The writer, who had decided to pen his work, in time-honoured fashion, as ‘Anon.’, had made his own investigations. To my relief, he had not spoken with the servants at Hawbridge House, or, if he had, they had not passed on any information about the late earl, the countess or her friends. Instead, he had written about the elegant location of their home, giving a paean of praise to the octagonal garden of St James’s Square, and offered – for any that wanted to know – Lord Hawbridge’s full pedigree and brief comment about his estate in Gloucestershire. He wrote well, fluently even, if in a rather high and florid style.
Fielding’s men were a laughing stock. Some, the pamphlet claimed, were brutish, and barely more honest than the thieves they took, others, despite having an inflated opinion of themselves, were witless idiots. His description of Davenport as vain, arrogant and, essentially lacking intelligence, was particularly cruel. Finally, and with ill-concealed bad blood, he had laid the guilt of Hawbridge’s murder at the feet of Garrick himself. He had, wisely, stopped short of claiming that Garrick had strung up the earl and cut his throat, but the
reader was left in no doubt that whoever had killed him was, in the opinion of the author, to be found in Drury Lane theatre.
I stood in the piazza, reading by the light of a brazier as the sky darkened to night. Around me, the pavements began to get busier as people made their way to taverns or chop houses to find a bite to eat, a bowl to drink, and a friendly companion for the evening. I let them pass as they jostled, scanning the words as fast as I could, wondering what Davenport made of it. If he had read it yet.
The pamphlet was suddenly snatched out of my hands and thrown onto the fire.
‘Hey, I was reading that!’
‘You shouldn’t waste your time on scandal rags. They slow your wits.’
His face, in the red glow of the fire, was angry.
‘I thought I should know what he was saying, Mr Davenport. I was concerned for Lady Hawbridge especially.’
‘Mr Fielding is furious.’
He wasn’t the only one. I had never seen him so ugly.
‘Mr Fielding will recover,’ I said, trying to soothe as best I could.
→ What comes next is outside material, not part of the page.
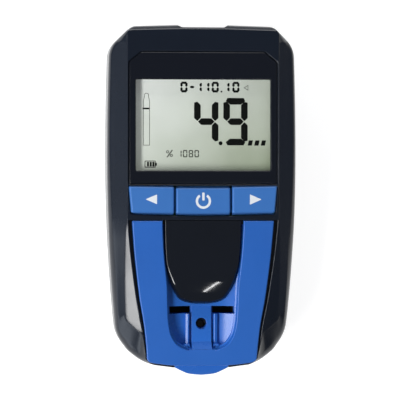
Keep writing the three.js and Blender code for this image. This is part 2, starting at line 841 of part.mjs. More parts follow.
function rearHousing() {
  const { outer } = stations;
  const shell = loft([
    at(inset(outer, backInset), backZ),
    at(inset(outer, 0.55 * backInset), backZ + 0.09 * rearDepth),
    at(inset(outer, 0.18 * backInset), backZ + 0.34 * rearDepth),
    at(outer, partZ),
  ]);
  const hollow = loft([
    at(inset(outer, backInset + 0.4 * wall), backZ + wall),
    at(inset(outer, 0.18 * backInset + wall), backZ + 0.4 * rearDepth),
    at(inset(outer, wall), partZ + past),
  ]);
  const rimOutside = inset(outer, wall + gap);
  const rimInside = inset(outer, wall + gap + rimWidth);
  const collarOutside = inset(outer, 0.5 * wall);
  const lap = joined(
    loft([at(rimOutside, partZ - rimBelow), at(rimOutside, partZ + rimAbove)]),
    loft([at(collarOutside, partZ - rimBelow), at(collarOutside, partZ - collarTop)]),
  );
  const rimSpace = loft([at(rimInside, partZ - rimBelow - past), at(rimInside, partZ + rimAbove + past)]);
  const rim = cutBy(lap, rimSpace);
  const seatHalf = doorHalf + doorClear + bayWall;
  const seat = box(
    -seatHalf,
    seatHalf,
    doorBottom - doorClear - bayWall,
    doorTop + doorClear + bayWall,
    backZ,
    seatZ + seatThick,
  );
  const bay = box(
    -bayHalf - bayWall,
    bayHalf + bayWall,
    bayBottom - bayWall,
    bayTop + bayWall,
    backZ + wall,
    bayRoofZ,
  );
  const boardPosts = [-1, 1].flatMap((side) =>
    [bayBottom + postInset, bayTop - postInset].map((y) =>
      post(side * (bayHalf - postInset), y, boardPostRadius, bayRoofZ - sunk, bayRoofZ + boardPost),
    ),
  );
  const opticsPostTop = opticsBase - 2 * gap - sensorBoardThick;
  const opticsPosts = [-1, 1].flatMap((side) =>
    [opticsFront + postInset, opticsRear - postInset].map((y) =>
      post(side * (opticsHalf - postInset), y, boardPostRadius, backZ + sunk, opticsPostTop),
    ),
  );
  const screwSeats = screwSpots.map(([x, y]) =>
    post(x, y, seatBossRadius, backZ + sunk, backZ + seatBossHeight),
  );
  const body = joined(
    cutBy(shell, hollow),
    rim,
    seat,
    bay,
    ...boardPosts,
    ...opticsPosts,
    ...screwSeats,
  );
  const doorway = box(
    -doorHalf - doorClear,
    doorHalf + doorClear,
    doorBottom - doorClear,
    doorTop + doorClear,
    backZ - past,
    seatZ,
  );
  const cells = box(-bayHalf, bayHalf, bayBottom, bayTop, backZ - past, bayTopZ);
  const tabSlots = [-1, 1].map((side) =>
    box(
      side * tabOffset - tabHalf - gap,
      side * tabOffset + tabHalf + gap,
      doorBottom - tabReach - tabSwing,
      bayBottom + gap,
      seatZ - past,
      seatZ + tabRoom,
    ),
  );
  const thumb = plate(
    mirrored([
      [latchHalf, doorTop + doorClear + thumbLength],
      [latchHalf + thumbFlare, doorTop + doorClear - sunk],
    ]),
    backZ - past,
    backZ + thumbDepth,
  );
  const under = backZ - past;
  const heads = screwSpots.map(([x, y]) => post(x, y, headRadius + headClear, under, backZ + headDepth, 24));
  const bores = screwSpots.map(([x, y]) => post(x, y, shankRadius + gap, under, partZ, 16));
  const pads = footSpots.map(([x, y]) => post(x, y, footRadius + gap, under, backZ + footSink + gap, 32));
  const cuts = [doorway, cells, ...tabSlots, thumb, ...heads, ...bores, ...pads];
  return cutBy(body, ...cuts, topNotch(), portCutter());
}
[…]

Simmot’s words were unkind as well as untrue, but they reflected what many people said of Fielding’s men – that they weren’t worth what they were paid. If they failed to discover who had murdered an earl, only a street away from the magistrate’s house, how could they be trusted to clear the city of crime?
‘Mr Simmot has, I think, stopped handing out his sheets.’ I said, laying a hand on his arm.
He shook me off, bristling still.
‘He ran away when he saw Snowy and me. Dropped a pile of them and ran. He’s a coward as well as an evil little bastard.’
I wasn’t surprised he ran if Davenport and Snowy showed up, armed and raging.
‘And where did you go, after church?’ He snapped at me. ‘I wanted to speak with you, and you skipped off.’
It would do no good to remind him that I was not a servant at his beck and call – not when he was in such a savage mood.
‘I went to Hawbridge House with two of Lady Hawbridge’s maids.’